What the exercise asks
Copy out every line exactly as given.

Supplied material
****************************************

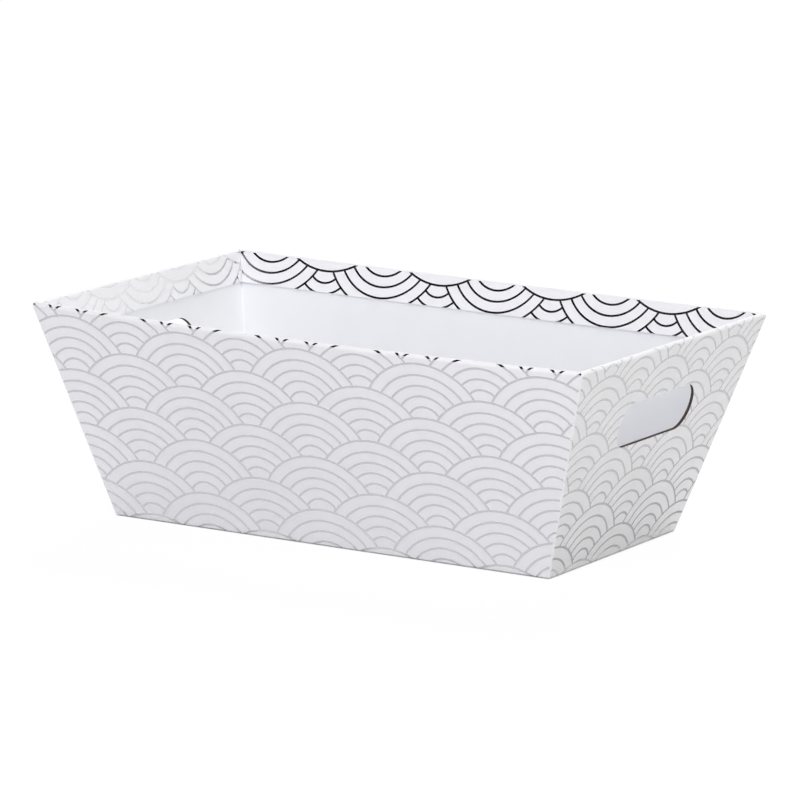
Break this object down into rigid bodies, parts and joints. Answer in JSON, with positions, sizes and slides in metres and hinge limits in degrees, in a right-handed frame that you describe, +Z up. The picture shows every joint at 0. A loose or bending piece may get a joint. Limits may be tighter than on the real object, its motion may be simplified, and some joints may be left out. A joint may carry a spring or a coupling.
{
  "type": "rectangular catering tray",
  "caption": "Open rectangular tray folded from thin corrugated board, with sloping walls, a turned-over rim and a rounded hand hole in each end wall.",
  "frame": {"origin": "middle of the flat underside", "axes": "+X along the tray, towards one hand hole; +Y across it; +Z up"},
  "size_m": [0.3174, 0.2132, 0.113],
  "materials": {
    "board": "satin white printed paper outside, matt white inside, brown corrugated core at the cut edges",
    "silver_print": "thin lines of silver foil in a pattern of overlapping waves"
  },
  "bodies": {
    "root": {"tray": "board"}
  },
  "joints": []
}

****************************************

Written response
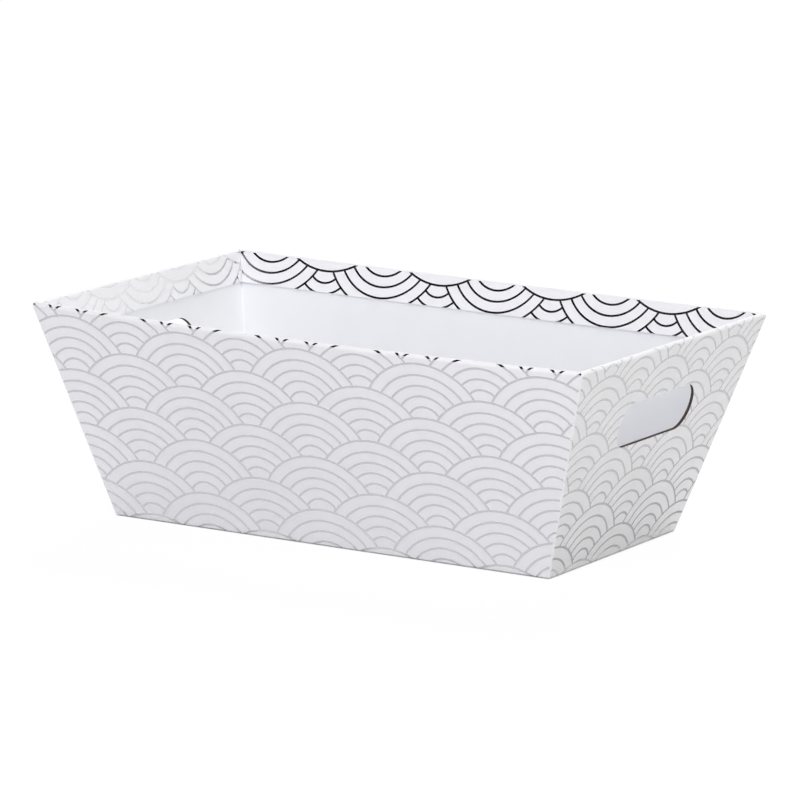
Break this object down into rigid bodies, parts and joints. Answer in JSON, with positions, sizes and slides in metres and hinge limits in degrees, in a right-handed frame that you describe, +Z up. The picture shows every joint at 0. A loose or bending piece may get a joint. Limits may be tighter than on the real object, its motion may be simplified, and some joints may be left out. A joint may carry a spring or a coupling.
{
  "type": "rectangular catering tray",
  "caption": "Open rectangular tray folded from thin corrugated board, with sloping walls, a turned-over rim and a rounded hand hole in each end wall.",
  "frame": {"origin": "middle of the flat underside", "axes": "+X along the tray, towards one hand hole; +Y across it; +Z up"},
  "size_m": [0.3174, 0.2132, 0.113],
  "materials": {
    "board": "satin white printed paper outside, matt white inside, brown corrugated core at the cut edges",
    "silver_print": "thin lines of silver foil in a pattern of overlapping waves"
  },
  "bodies": {
    "root": {"tray": "board"}
  },
  "joints": []
}